How GST Transformed Small Businesses in India: Benefits, Challenges & Reality

Clipped from: https://taxguru.in/goods-and-service-tax/gst-transformed-small-businesses-india-benefits-challenges-reality.html

Think of the small businesses that dot India’s landscape-the corner kirana store, the tailor down the road, the family restaurant. They form the engine room of the country’s economy. When the Goods and Services Tax, or GST, debuted in 2017, it wasn’t merely a tweak but an overhaul of the tax regime. The idea was straightforward enough: “One Nation, One Tax.”

For these small entrepreneurs, GST has been a classic two-sided coin-a huge step forward in some ways and a confusing, messy hurdle in others.

The Good News: How GST Helps the Little Guy

Before GST, being a small business owner was a tax juggling act. One had to juggle the confusing mess of different VATs, Service Taxes, Excise Duties, and Entry Taxes, each different mostly in every state. It used to be more of an administrative headache rather than something one had to actually run a business.
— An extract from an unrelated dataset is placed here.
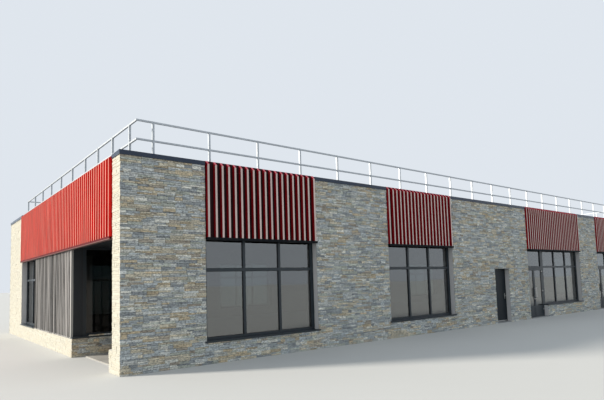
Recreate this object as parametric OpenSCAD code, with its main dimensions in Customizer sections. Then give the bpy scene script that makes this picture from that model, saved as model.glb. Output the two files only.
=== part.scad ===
// Single-storey supermarket building: stone-faced walls with ribbed fascia
// panels over the windows, a corner porch, shopfronts and a roof guardrail.
// Site frame: x runs along the front, y towards the back, z up from the ground.

/* [Walls] */
// Depth of the building from front face to rear face
depth = 14200; // [13400:50:18000]
// Thickness of the front and rear walls
wall_t = 500; // [440:10:560]
// Thickness of the two side walls
side_wall_t = 300; // [290:10:400]
// Top of the walls under the coping
wall_top = 4675; // [4500:5:5200]
// Height of the coping above the walls
coping_h = 75; // [60:5:160]
// Overhang of the coping past each wall face
coping_over = 28; // [20:1:29]
// Depth of the drip at each edge of the coping, below the top of the wall
coping_drip = 25; // [10:1:60]
// Thickness of the coping's drips
drip_t = 4; // [3:0.5:8]
// Fall of the coping's top towards the roof
coping_fall = 15; // [0:1:30]
// Top of the stone low walls under the windows
low_wall_top = 490; // [400:10:700]
// Head of the window and shopfront openings
head_z = 2960; // [2700:10:3200]
// Thickness of the floor above the ground
floor_t = 30; // [20:1:40]
// Thickness of the roof deck
roof_t = 200; // [120:10:300]
// Height of the parapet above the roof deck
parapet_h = 325; // [200:5:450]

/* [Front openings] */
// Corner pier left of the first window
corner_pier_w = 1975; // [1900:5:2600]
// Width of each window opening
window_w = 3390; // [2600:10:3600]
// Pier between the two windows
window_pier_w = 2960; // [1500:10:4000]
// Wall between the second window and the service door
door_wall_left_w = 2730; // [1200:10:4000]
// Width of the service door opening
service_w = 1030; // [930:10:1300]
// Head of the service door opening
service_head = 2120; // [2080:10:2300]
// Wall between the service door and the first shopfront
door_wall_right_w = 1590; // [800:10:3000]
// Width of each shopfront opening
shop_w = 5095; // [4600:5:6000]
// Pier between the two shopfronts
shop_pier_w = 2095; // [1000:5:3000]
// End pier right of the second shopfront
end_pier_w = 1985; // [1000:5:3000]

/* [Other sides] */
// Number of windows in the rear wall
rear_windows = 4; // [2:1:4]
// Number of windows in the right wall
right_windows = 2; // [1:1:2]
// Pier at each end of the rear and right walls
end_wall_pier = 1975; // [1000:5:2200]

/* [Porch and left side] */
// Length of the low stub beside the corner pier
stub_l = 220; // [100:10:500]
// Front face of the low wall at the back of the porch, from the front
porch_back = 3840; // [3000:10:4500]
// Depth of the porch from the left face to the glazed screen
porch_depth = 1550; // [1300:10:1600]
// Thickness of the low wall at the back of the porch
porch_low_wall_t = 300; // [290:10:400]
// Front end of the ribbed cladding, behind the porch low wall's face
clad_setback = 130; // [60:10:160]
// Length of the ribbed cladding
clad_l = 4985; // [3000:5:6000]
// Width of the window between the cladding and the far pier
side_window_w = 2450; // [1200:5:2800]
// Thickness of the porch ceiling
soffit_t = 40; // [20:1:80]
// Thickness of the walls over the porch glazing
porch_lintel_t = 200; // [100:10:240]

/* [Windows] */
// Depth of the plain reveal in front of the frames
reveal = 165; // [140:5:180]
// Depth of the window frames
frame_d = 90; // [80:1:110]
// Distance of the glass behind the face of its frame
glass_set = 35; // [10:1:40]
// Width of the side members of a window frame
jamb_w = 100; // [60:1:120]
// Width of the mullions and transoms
bar_w = 70; // [50:1:90]
// Height of the top and bottom rails of a window frame
rail_h = 60; // [50:1:100]
// Middle of the transom above the ground
transom_z = 2180; // [2170:5:2350]
// Thickness of the glazing
glass_t = 24; // [12:1:36]
// Thickness of the metal sill
sill_t = 40; // [20:1:60]
// Projection of the sill past the wall face
sill_nose = 40; // [20:1:80]
// Length of the sill's horns past the opening
sill_horn = 45; // [0:1:100]

/* [Shopfronts] */
// Width of the doorway side of a shopfront, to the middle of its mullion
entrance_w = 1535; // [1400:5:1900]
// Width of the posts on either side of the entrance doors
post_w = 70; // [60:1:90]
// Number of fixed panes beside the doors
shop_cols = 3; // [2:1:4]

/* [Doors] */
// Clearance round each door leaf
door_gap = 5; // [5:1:8]
// Gap between two meeting leaves
meeting_gap = 12; // [10:1:16]
// Gap between a leaf and the threshold
bottom_gap = 10; // [6:1:20]
// Width of the stiles of the entrance leaves
stile_w = 70; // [60:1:90]
// Height of the top rail of the entrance leaves
top_rail_h = 105; // [80:1:130]
// Top of the solid panel at the foot of the entrance leaves
kick_top = 500; // [300:10:700]
// Thickness of the entrance leaves
leaf_t = 60; // [50:1:80]
// Thickness of the solid panel at the foot of the entrance leaves
kick_t = 40; // [20:1:48]
// Thickness of the service door leaf
service_leaf_t = 54; // [40:1:60]
// Width of the service door frame's face
service_frame_w = 50; // [40:1:70]
// Radius of the hinge barrels
barrel_r = 11; // [9:0.5:14]
// Radius of the hinge pins
pin_r = 6; // [4:0.5:7]
// Running clearance of the hinge pins
pin_gap = 0.3; // [0.2:0.05:0.5]
// Height of each half of a hinge
barrel_h = 55; // [40:1:80]
// Width of each hinge strap
strap_w = 30; // [20:1:40]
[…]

GST swept all that away and brought three massive wins:

1. Stop the Tax-on-Tax: This is the most brilliant part. Earlier, one paid a tax, and then the next business paid more tax on the full price, including the first tax-it’s called cascading taxes. GST introduced Input Tax Credit, which means businesses only pay tax on the value they add. This directly lowers costs, making their products cheaper and competitive.

2. The Relief Scheme: Knowing fully well that a small shopkeeper cannot afford to appoint a full-time accountant, this Composition Scheme is a lifesaver for businesses with lower turnovers. You pay a minimal, fixed percentage of your turnover and avoid complex invoicing and monthly filings. It’s the express lane for taxes.

3. A Digital Push: Everything under GST—registration, returns, payments—is done online. Though tough initially, this helped force millions of small businesses to go digital. They are now better organized, maintain proper verifiable records, and hence find it easier to get bank loans or funds for expansion.

The Challenges: Where the System Hits a Snag

Even with all those benefits, transition to the GST has been anything but smooth. The pressure has been on small businesses:

  • The Compliance Headache: Simplified as they might be, the processes for return filings, uploading of invoices, and maintaining digital records are a huge demand on any business run by two people. Missing a deadline brings with it penalties-a crippling effect if a business has a tight budget. Most have to hire an accountant, a GST Practitioner, which is an added operating cost.

Ever Changing Rules: Because every now and then, GST Council meets, and as often, changes in tax rates or rules or filing formats are notified. For a small business owner, this is all quite confusing and exhausting. Just when they are getting used to the old system, another new order is announced.

  • The Cash Flow Crunch: For small businesses, particularly exporters, timely refunds of taxes are crucial. A delay in refunds by the government can completely freeze their working capital and make it hard to pay for suppliers or staff.

The Long-Term Verdict: Organized Growth

The bottom line is that GST is a mixed bag right now.

It’s nudging the Indian economy toward formalization-moving businesses from the informal to the formal sector. This formalization is key to achieving sustainable, long-term growth. In short:

  • Pre-GST: A tangled web of taxes, very expensive, with many loopholes.
  • With GST: A cleaner, low-cost system, but the administrative learning curve is very high.

For the small entrepreneur, GST is a painful transition and a huge opportunity to become more efficient, organized, and ready to compete on a national stage. The system still needs more refinement and simplification to truly become the small-business friend it was meant to be.